Optimizing Video Quality in Distributed Storage Systems via Deep Reinforcement Learning (DRL)-Based Adaptive Replication

Distributed storage systems, such as Hadoop distributed file system (HDFS), are widely used for video storage due to their outstanding scalability. However, they frequently face challenges related to data unavailability arising from issues like network disconnection, server downtimes, and storage failures. This necessitates file replication, leading to significant storage requirements. To address this, we propose a novel deep reinforcement learning (DRL) algorithm that relies on the tradeoff between video quality and storage demands. We first formulate an optimization problem with the objective of maximizing video quality while constraining storage requirements necessary for replication.
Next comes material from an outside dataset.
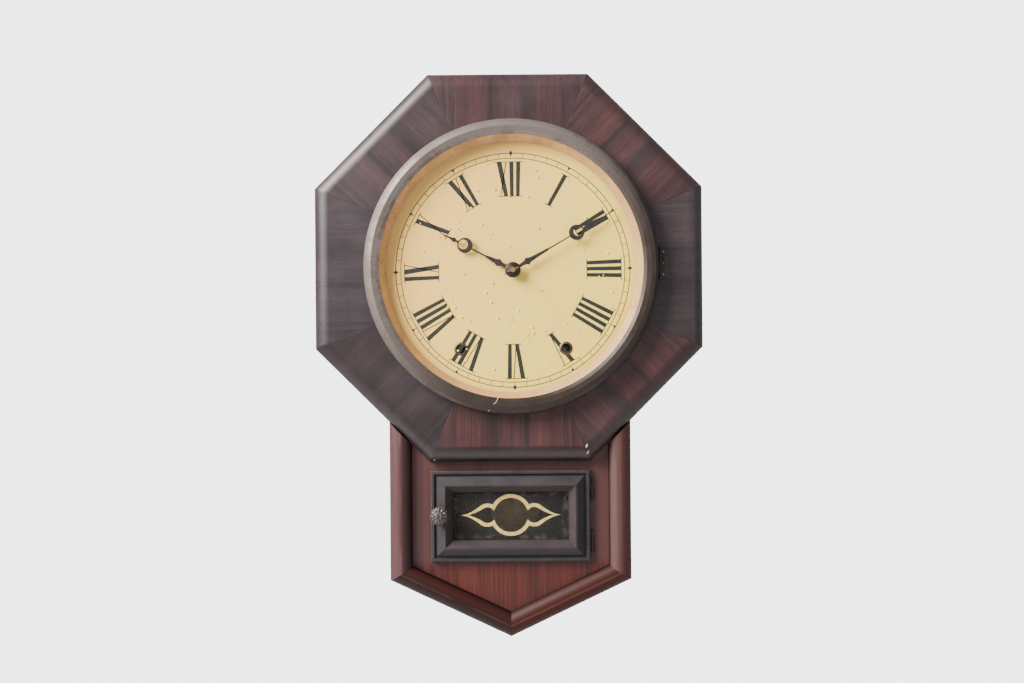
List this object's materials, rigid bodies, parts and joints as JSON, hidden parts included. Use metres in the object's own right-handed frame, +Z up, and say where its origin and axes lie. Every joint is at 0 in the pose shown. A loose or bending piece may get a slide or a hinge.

The video storage system is then modeled with time-varying video streaming workloads as the DRL environment, where the agent determines the placement of replica files without foreknowledge of future storage availability and video popularity. To address this uncertainty, we use a deep double-Q network (D3QN), which includes an action space that finds the number of replicas for each file, an observation space featuring storage utilization and file placement, and a reward model calculating the expected video quality under various data unavailability probabilities. The implementation of our method is examined within the HDFS. Experimental results show that our method improves video quality by up to 39% compared to benchmarks, achieves quality comparable to Oracle when all bitrates are accessible, and even surpasses HDFS's triple redundancy method while using only 20% of the storage space.